A slide in one of Pablos Holman’s popular TED Talks simply reads “I’m a bada**.”

It’s true. The hacker turned futurist, and recently announced Interchange Madrid keynote speaker, is edgy and honest—exactly what you want in an inventor who’s heading up a lab devoted to finding solutions to some of the world’s biggest problems.

Mosquito death ray

Take malaria for example. Holman draws on his hacker roots to come up with an effective, yet oddly entertaining way to solve this disease that kills nearly a million Africans every year.

Using consumer electronics, Holman and his cohorts at Intellectual Labs in Seattle developed a lethal laser that targets the female mosquito that carries the disease.

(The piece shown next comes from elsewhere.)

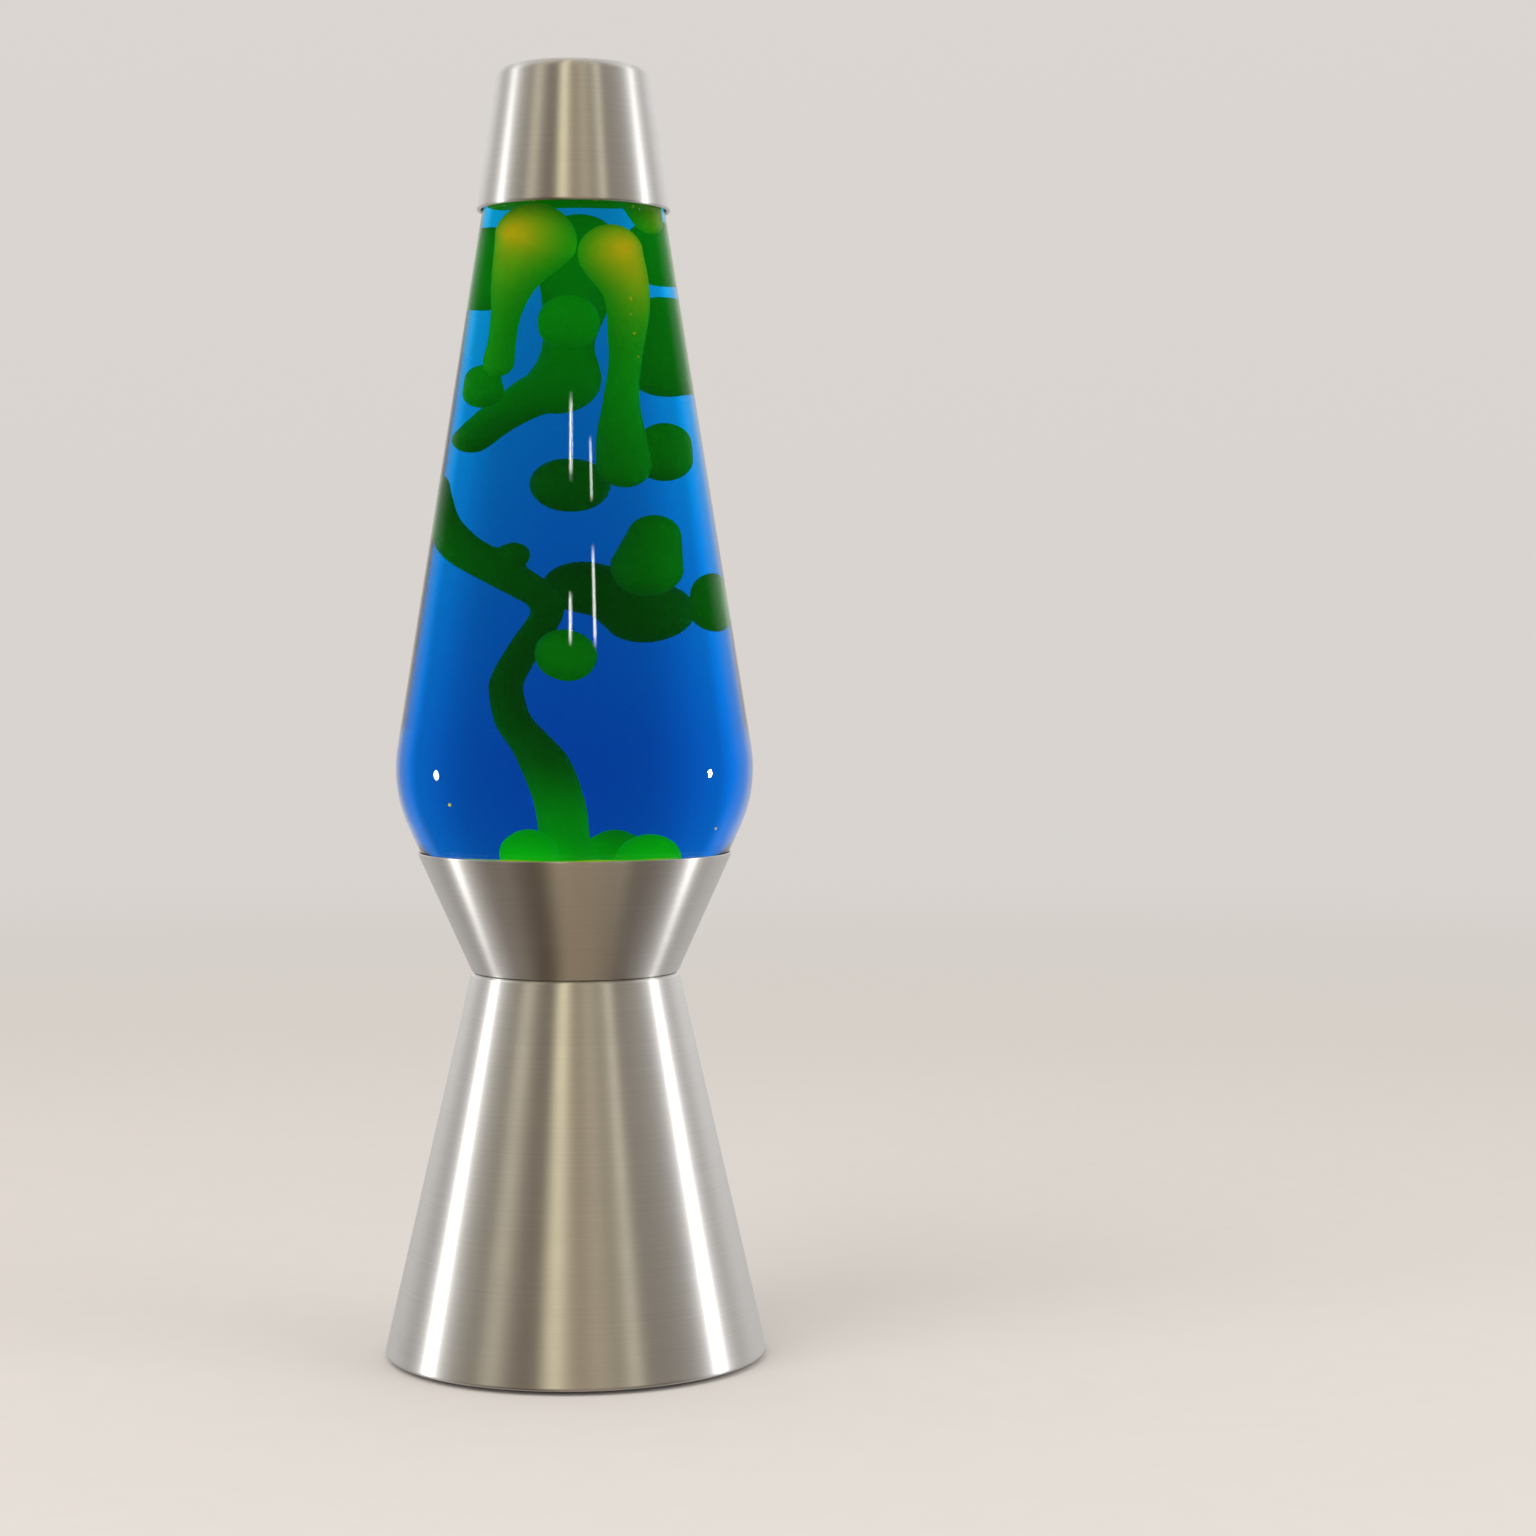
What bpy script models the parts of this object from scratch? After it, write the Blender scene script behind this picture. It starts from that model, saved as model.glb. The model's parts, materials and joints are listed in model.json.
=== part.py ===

“As long as it’s not cute, you can kill it,” Holman jokingly exclaims in one of his insanely popular TEDx Talks.

The lab’s laser can identify the female mosquito and zap it with a blast of lethal energy. You can see some super slow-motion highlights here

The laser array can be placed around schools, homes, villages, even crops. Pablos says it’s a plan even PETA can get behind, pointing to the fact that there aren’t a lot of people advocating for the humane treatment of a mosquito.

Hacktivism

Pablos’ brand of humanitarianism has been honed from his days as a hacker. He’s well known for exposing flaws in new chipped credit cards that made it easy for identity thieves to steal sensitive information. Or that time he put a tablet on wheels and drove it around conferences, collecting logon credentials and proudly displaying them on the screen.

These (possibly illegal) techniques inspired Pablos to approach problem solving from the standpoint of a hacker. By generating a protocol diagram, Pablos and his fellow scientists can identify every point where they can attack. 

The future for this futurist

Pablos and his brain trust are taking this same approach to finding a fix for some of the biggest issues facing our planet.

Worried about our nation’s mounting stockpile of nuclear waste? By hacking the problem, Pablos figures it’s possible to create a reactor that can re-burn this spent nuclear fuel to create carbon-free energy for the foreseeable future.

What about protecting coastal cities from being flattened by intense tropical storms? Pablos has hacked a way to rob storms of the energy they need, cooling the surface of the ocean. Slowing and possibly even reversing the effects of global warming? Pablos’ plan involves helium balloons and a super long garden hose.

“It used to be you had to die to innovate,” he says. “Experiments used to hinge or who survived and who ultimately did not.”

Pablos’ vision is to innovate in less than a generation.

Be kind to robots

Robots are becoming more skilled. I mean, have you seen this recent YouTube clip from Boston Dynamics? It vaguely resembles the scene from Jurassic Park where a group of velociraptors stalks two young children in the park’s kitchen.

These clips, along with other examples of advancing robot intelligence, prove that we’re approaching a new age.

“Something important is about to happen,” said Pablos. “Robots are coming to take your job, they’re coming to drive your car, they’re coming to do all kinds of things that you do right now.

“They’re going to perform surgery, they’re going to take every remedial, repetitive, dangerous job that humans are trying to do now.”

In anticipation of when machines finally become our overlords, Pablos suggests we be more compassionate towards the robots who make our everyday lives a little easier. Shower Siri with praise, show your appreciation for Alexa, don’t forget to give Google some love every now and then. It may seem ironic, but Pablos suggests that we need to take the lead when it comes to teaching these non-human AI assistants a little lesson about humanity.

“Right now we are terrible role models for robots,” he said.

Pablos’ hope is that perhaps robots will follow suit if they see us taking care of each other’s psychological wellbeing. And when the time finally comes when our jobs are replaced by robots, Pablos says we should do what humans are uniquely good at doing—figuring out how to take care of other humans.